3. Using the Semantic Web to solve the problem.
a. This approach can completely solve the problem in its entirety.
b. The Semantic Web provides one of those rare jumps in productivity that will completely change the effectiveness of information discovery.
Newcomers to the Semantic Web often struggle through complex acronyms in an attempt to find the benefit – “What can I do with the Semantic Web today and why should I care”?
The seldom explained answer is that the Semantic Web solves the problems associated with approaches 1 and 2 above – no further need for 1000 expensive inflexible SQL statements!
Looking at a diagram of all of the world’s airports and the network of flight-path ‘arrows’ connecting them it is obvious that (A) ‘Everything is Connected’ and perhaps less obvious that (B) ‘Knowledge is encoded in the Connections’.
Simply put, you shouldn’t have to tell the Pilot which runway to use (she gets that from ‘B’) or which flight-path to take from London to SF via Washington (she gets that from ‘A’).
Semantic Discovery System
http://www.SemanticDiscoverySystem.com – SDS – is a product developed over 8 years in collaboration with GSK and the Universities of Manchester and Pennsylvania to solve problems such as those faced by the EPA using the new power of the Semantic Web.
Following an invitation from Brand Niemann of the EPA, we used SDS to provide a graphical interface to the 327 spreadsheets to allow point and click composition of any number of questions.
‘Pointing’ SDS at the spreadsheets generated the Semantic Model below automatically
B Donnelly Figure 1
Initially we see terms such as ‘X2_13_Panel_A’ based on the actual Excel filenames and worksheet labels – we need to change these to fewer, meaningful new names.
There may be 5 airports at each of New York and London but it is easier for a high level graph to use an ‘Airport’ abstraction and then drill down through the name of either New York or London to Heathrow, JFK etc.
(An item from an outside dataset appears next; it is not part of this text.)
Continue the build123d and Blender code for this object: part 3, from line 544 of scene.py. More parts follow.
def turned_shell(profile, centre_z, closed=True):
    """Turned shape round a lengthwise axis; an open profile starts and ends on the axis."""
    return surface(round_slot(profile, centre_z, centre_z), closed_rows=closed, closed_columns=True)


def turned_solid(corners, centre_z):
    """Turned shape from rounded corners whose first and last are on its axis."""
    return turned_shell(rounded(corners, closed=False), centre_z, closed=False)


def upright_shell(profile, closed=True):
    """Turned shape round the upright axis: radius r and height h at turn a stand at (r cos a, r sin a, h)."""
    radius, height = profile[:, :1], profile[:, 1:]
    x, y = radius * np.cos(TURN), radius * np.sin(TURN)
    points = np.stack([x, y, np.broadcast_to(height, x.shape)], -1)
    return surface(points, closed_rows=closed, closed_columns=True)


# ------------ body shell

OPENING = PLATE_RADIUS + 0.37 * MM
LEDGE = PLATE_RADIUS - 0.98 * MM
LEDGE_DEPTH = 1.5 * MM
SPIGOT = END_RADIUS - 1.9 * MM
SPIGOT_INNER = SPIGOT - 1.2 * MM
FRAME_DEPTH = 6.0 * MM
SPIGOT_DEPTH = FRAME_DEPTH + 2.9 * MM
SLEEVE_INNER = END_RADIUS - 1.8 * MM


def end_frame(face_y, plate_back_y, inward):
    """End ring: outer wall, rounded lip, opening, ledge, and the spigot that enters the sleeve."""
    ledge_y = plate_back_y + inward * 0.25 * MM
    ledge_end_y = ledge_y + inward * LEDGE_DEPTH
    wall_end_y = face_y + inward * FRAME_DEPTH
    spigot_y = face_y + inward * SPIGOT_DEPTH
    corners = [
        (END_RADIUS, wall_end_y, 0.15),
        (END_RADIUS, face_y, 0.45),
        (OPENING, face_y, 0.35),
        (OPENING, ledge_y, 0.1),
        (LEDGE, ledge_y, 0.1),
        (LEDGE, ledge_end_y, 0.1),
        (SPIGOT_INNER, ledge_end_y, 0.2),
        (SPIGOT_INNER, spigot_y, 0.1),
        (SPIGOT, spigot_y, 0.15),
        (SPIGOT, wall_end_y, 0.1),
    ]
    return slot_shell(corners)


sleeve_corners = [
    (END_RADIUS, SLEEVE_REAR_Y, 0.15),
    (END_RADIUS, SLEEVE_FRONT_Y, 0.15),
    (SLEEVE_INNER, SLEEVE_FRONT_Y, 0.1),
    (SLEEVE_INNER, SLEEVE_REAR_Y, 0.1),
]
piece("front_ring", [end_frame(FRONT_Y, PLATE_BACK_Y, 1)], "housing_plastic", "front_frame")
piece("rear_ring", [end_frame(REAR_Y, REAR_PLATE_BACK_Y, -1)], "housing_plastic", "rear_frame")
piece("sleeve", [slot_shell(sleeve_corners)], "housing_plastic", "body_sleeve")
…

Using this approach we abstracted the 327 spreadsheets to a much smaller number of sensibly named concepts. SDS then drew arrows between the concepts based on the simple expedient of a user-defined spreadsheet that describes what should be joined to what.
Now we can ask and answer any question by pointing and clicking on any attribute in any concept, then doing the same in another concept a few arrows away.
B Donnelly Figure 2
We believe this SDS approach has wide applicability:
- We are working with Brand Niemann to integrate circa 1500 spreadsheets of the Statistical Abstract of the US
- We will abstract the ‘1500’ down to circa 20 concepts (BUDGET, REGION, INDUSTRY …).
- We will ‘connect the dots’ and link this with other Semantic models to open the door to cross domain queries.
- We are working http://www.cordobasolutions.co.uk in the business domains of Project, Programme and Change Management.
- Programmes worldwide are ‘run on’ Microsoft Project with Excel files logging Issues, Risks and Status.
- Management wants answers that span all plans and spreadsheets and have to resort to time consuming cutting and pasting.
- We are working with Drug R&D companies to provide ‘Semantic Query of Histological Images’ and integration of large Oracle databases.
We believe that there is understandable confusion in the world today about what the Semantic Web is and what immediate benefits it can deliver.
Whilst great benefits will arise from reasoning and vocabulary optimisations, we think there are a host of instantly useful productivity benefits to be had using the approach described in this paper.
We would like to thank Brand Niemann of the EPA for his help and support in compiling this use case.
Note for Technical Readers - more detail at http://www.SemanticDiscoverySystem.com
- The Semantic Web provides a new language called SPARQL that avoids the time-expensive part of SQL programming – writing the joins.
- Given a graph it is simple to create a SPARQL query which will retrieve a sub-graph.
- For those experienced with RDBMS that are coming to the Semantic Web for the first time, SPARQL looks a lot like SQL - without the joins but with the addition of pattern matching.
- When we use SDS to ‘sit on top’ of large Oracle systems, we automatically generate the complete OWL Graph in a similar way to the EPA screenshots but in this case we transform the SPARQL to native Oracle SQL.